OBJECTIVE:
Give the data again, word for word.

GIVEN INFORMATION:
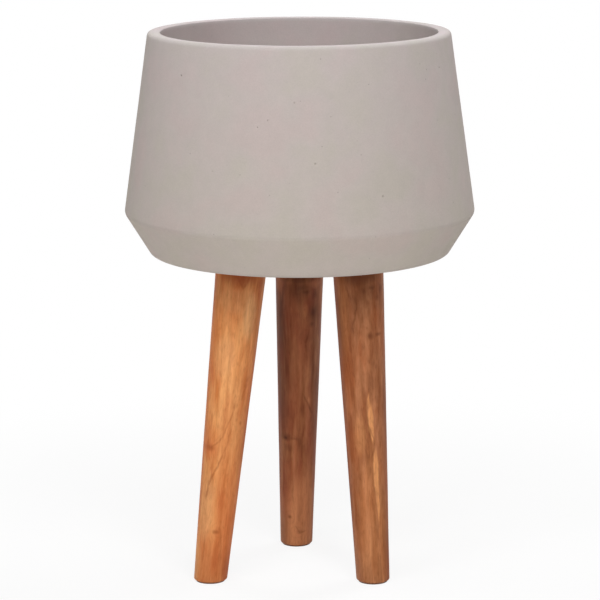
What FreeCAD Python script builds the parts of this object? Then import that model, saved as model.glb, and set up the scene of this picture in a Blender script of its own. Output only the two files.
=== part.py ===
import FreeCAD, Part
import math
import os

# A lightweight concrete planter pot, held at a comfortable height by three splayed, tapered legs of
# solid teak. The pot is one casting: a cone that narrows upwards to the rim, a crisp shoulder at its
# widest ring, and a short cone that draws in below it to a flat underside. Each leg is turned, then
# cut level at both ends, and is held by one machine bolt that passes down through the pot's floor
# into a brass insert in the leg's end grain. Rubber above and below the floor keeps the bolt hole
# watertight. A rubber stopper closes the drain hole in the middle of the floor.
#
# Frame: millimetres, Z up, the floor at Z = 0 and the pot's axis on Z. The photographed front faces
# -Y, and +X is on the right of it.

Vector = FreeCAD.Vector
UP = Vector(0, 0, 1)
OVERRUN = 10.0  # how far a cutting shape runs past what it cuts
LEVEL_TOLERANCE = 0.001  # heights closer than this are one level

# Pot, outside
UNDERSIDE_HEIGHT = 360.0  # of the pot's flat underside above the floor
POT_HEIGHT = 240.0
RIM_RADIUS = 162.6
SHOULDER_RADIUS = 190.3  # of the sharp corner: its rounding leaves the pot 380 across
SHOULDER_RISE = 47.2  # the widest ring above the underside
BASE_RADIUS = 162.8
RIM_OUTER_ROUND = 2.6
SHOULDER_ROUND = 6.0
BASE_EDGE_ROUND = 5.0

# Pot, inside
WALL = 13.8
FLOOR_THICKNESS = 18.0
RIM_INNER_CHAMFER = 1.4
INNER_FLOOR_ROUND = 12.0

# Drain hole, with a shallow seat for the stopper's flange
DRAIN_RADIUS = 12.5
DRAIN_SEAT_CLEARANCE = 1.2
DRAIN_SEAT_DEPTH = 2.0

# Bolt circle
BOLT_CIRCLE_RADIUS = 72.0
BOLT_HOLE_CLEARANCE = 0.6

# M8 button-head bolt with a hexagon socket
BOLT_RADIUS = 4.0
BOLT_LENGTH = 50.0  # under the head
BOLT_POINT_CHAMFER = 1.0
BOLT_HEAD_RADIUS = 7.0
BOLT_HEAD_HEIGHT = 4.4
BOLT_HEAD_EDGE = 0.9  # straight part of the head below its dome
BOLT_HEAD_TOP_RADIUS = 3.6
BOLT_DOME_SHARE = 0.12  # how far the dome swells, as a share of its chord
SOCKET_ACROSS_FLATS = 5.0
SOCKET_DEPTH = 2.6

# Washers under the bolt head, from the pot's floor upwards
SEALING_WASHER_RADIUS = 13.0
SEALING_WASHER_THICKNESS = 2.0
STEEL_WASHER_RADIUS = 12.0
STEEL_WASHER_THICKNESS = 2.0
LOCK_WASHER_RADIUS = 7.4
LOCK_WASHER_THICKNESS = 2.0
LOCK_WASHER_SPLIT = 1.4
LOCK_WASHER_SPLIT_ANGLE = 25.0
WASHER_BORE_CLEARANCE = 0.2

# Brass threaded insert, let in flush with the leg's top
INSERT_LENGTH = 25.0
INSERT_BODY_RADIUS = 6.0
INSERT_FLANGE_RADIUS = 8.5
INSERT_FLANGE_THICKNESS = 1.6
INSERT_BORE_CLEARANCE = 0.06
INSERT_POCKET_CLEARANCE = 0.05
INSERT_END_CHAMFER = 0.8
POCKET_END_CLEARANCE = 4.0  # drilled on into the leg, past the bolt's point and the insert

# Rubber gasket between each leg and the pot's underside, cut from sheet
GASKET_THICKNESS = 2.0
GASKET_SET_BACK = 4.0  # from the edge of the leg's top
GASKET_BORE_CLEARANCE = 0.8

# Turned leg, its radii measured square to its own axis where it is cut
LEG_TOP_RADIUS = 27.8
LEG_FOOT_RADIUS = 18.2
LEG_FOOT_ROUND = 1.8

# Felt pad under each leg, cut from sheet
FELT_THICKNESS = 1.6
FELT_SET_BACK = 0.5  # from the edge of the leg's foot

# Rubber drain stopper
STOPPER_FLANGE_RADIUS = 19.5
STOPPER_FLANGE_THICKNESS = 3.2
STOPPER_FLANGE_ROUND = 1.2
STOPPER_RIB_CLEARANCE = 0.3
STOPPER_RIB_HEIGHT = 1.4
STOPPER_RIB_PITCH = 4.2
STOPPER_RIB_COUNT = 3
STOPPER_FIRST_RIB = 1.6  # below the flange
STOPPER_NECK_CLEARANCE = 1.1
STOPPER_TIP_LENGTH = 3.0  # below the last rib
STOPPER_TIP_DRAW_IN = 1.4  # how much the tip narrows below the last rib
STOPPER_HOLLOW_RADIUS = 6.5
STOPPER_HOLLOW_DEPTH = 11.0
KNOB_NECK_RADIUS = 4.2
KNOB_NECK_HEIGHT = 3.4
KNOB_RADIUS = 7.2
KNOB_HEIGHT = 5.2
KNOB_ROUND = 2.2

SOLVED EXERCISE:
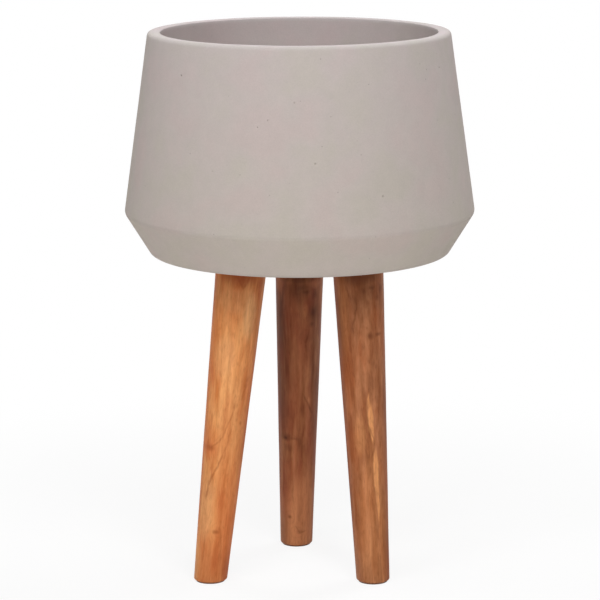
What FreeCAD Python script builds the parts of this object? Then import that model, saved as model.glb, and set up the scene of this picture in a Blender script of its own. Output only the two files.
=== part.py ===
import FreeCAD, Part
import math
import os

# A lightweight concrete planter pot, held at a comfortable height by three splayed, tapered legs of
# solid teak. The pot is one casting: a cone that narrows upwards to the rim, a crisp shoulder at its
# widest ring, and a short cone that draws in below it to a flat underside. Each leg is turned, then
# cut level at both ends, and is held by one machine bolt that passes down through the pot's floor
# into a brass insert in the leg's end grain. Rubber above and below the floor keeps the bolt hole
# watertight. A rubber stopper closes the drain hole in the middle of the floor.
#
# Frame: millimetres, Z up, the floor at Z = 0 and the pot's axis on Z. The photographed front faces
# -Y, and +X is on the right of it.

Vector = FreeCAD.Vector
UP = Vector(0, 0, 1)
OVERRUN = 10.0  # how far a cutting shape runs past what it cuts
LEVEL_TOLERANCE = 0.001  # heights closer than this are one level

# Pot, outside
UNDERSIDE_HEIGHT = 360.0  # of the pot's flat underside above the floor
POT_HEIGHT = 240.0
RIM_RADIUS = 162.6
SHOULDER_RADIUS = 190.3  # of the sharp corner: its rounding leaves the pot 380 across
SHOULDER_RISE = 47.2  # the widest ring above the underside
BASE_RADIUS = 162.8
RIM_OUTER_ROUND = 2.6
SHOULDER_ROUND = 6.0
BASE_EDGE_ROUND = 5.0

# Pot, inside
WALL = 13.8
FLOOR_THICKNESS = 18.0
RIM_INNER_CHAMFER = 1.4
INNER_FLOOR_ROUND = 12.0

# Drain hole, with a shallow seat for the stopper's flange
DRAIN_RADIUS = 12.5
DRAIN_SEAT_CLEARANCE = 1.2
DRAIN_SEAT_DEPTH = 2.0

# Bolt circle
BOLT_CIRCLE_RADIUS = 72.0
BOLT_HOLE_CLEARANCE = 0.6

# M8 button-head bolt with a hexagon socket
BOLT_RADIUS = 4.0
BOLT_LENGTH = 50.0  # under the head
BOLT_POINT_CHAMFER = 1.0
BOLT_HEAD_RADIUS = 7.0
BOLT_HEAD_HEIGHT = 4.4
BOLT_HEAD_EDGE = 0.9  # straight part of the head below its dome
BOLT_HEAD_TOP_RADIUS = 3.6
BOLT_DOME_SHARE = 0.12  # how far the dome swells, as a share of its chord
SOCKET_ACROSS_FLATS = 5.0
SOCKET_DEPTH = 2.6

# Washers under the bolt head, from the pot's floor upwards
SEALING_WASHER_RADIUS = 13.0
SEALING_WASHER_THICKNESS = 2.0
STEEL_WASHER_RADIUS = 12.0
STEEL_WASHER_THICKNESS = 2.0
LOCK_WASHER_RADIUS = 7.4
LOCK_WASHER_THICKNESS = 2.0
LOCK_WASHER_SPLIT = 1.4
LOCK_WASHER_SPLIT_ANGLE = 25.0
WASHER_BORE_CLEARANCE = 0.2

# Brass threaded insert, let in flush with the leg's top
INSERT_LENGTH = 25.0
INSERT_BODY_RADIUS = 6.0
INSERT_FLANGE_RADIUS = 8.5
INSERT_FLANGE_THICKNESS = 1.6
INSERT_BORE_CLEARANCE = 0.06
INSERT_POCKET_CLEARANCE = 0.05
INSERT_END_CHAMFER = 0.8
POCKET_END_CLEARANCE = 4.0  # drilled on into the leg, past the bolt's point and the insert

# Rubber gasket between each leg and the pot's underside, cut from sheet
GASKET_THICKNESS = 2.0
GASKET_SET_BACK = 4.0  # from the edge of the leg's top
GASKET_BORE_CLEARANCE = 0.8

# Turned leg, its radii measured square to its own axis where it is cut
LEG_TOP_RADIUS = 27.8
LEG_FOOT_RADIUS = 18.2
LEG_FOOT_ROUND = 1.8

# Felt pad under each leg, cut from sheet
FELT_THICKNESS = 1.6
FELT_SET_BACK = 0.5  # from the edge of the leg's foot

# Rubber drain stopper
STOPPER_FLANGE_RADIUS = 19.5
STOPPER_FLANGE_THICKNESS = 3.2
STOPPER_FLANGE_ROUND = 1.2
STOPPER_RIB_CLEARANCE = 0.3
STOPPER_RIB_HEIGHT = 1.4
STOPPER_RIB_PITCH = 4.2
STOPPER_RIB_COUNT = 3
STOPPER_FIRST_RIB = 1.6  # below the flange
STOPPER_NECK_CLEARANCE = 1.1
STOPPER_TIP_LENGTH = 3.0  # below the last rib
STOPPER_TIP_DRAW_IN = 1.4  # how much the tip narrows below the last rib
STOPPER_HOLLOW_RADIUS = 6.5
STOPPER_HOLLOW_DEPTH = 11.0
KNOB_NECK_RADIUS = 4.2
KNOB_NECK_HEIGHT = 3.4
KNOB_RADIUS = 7.2
KNOB_HEIGHT = 5.2
KNOB_ROUND = 2.2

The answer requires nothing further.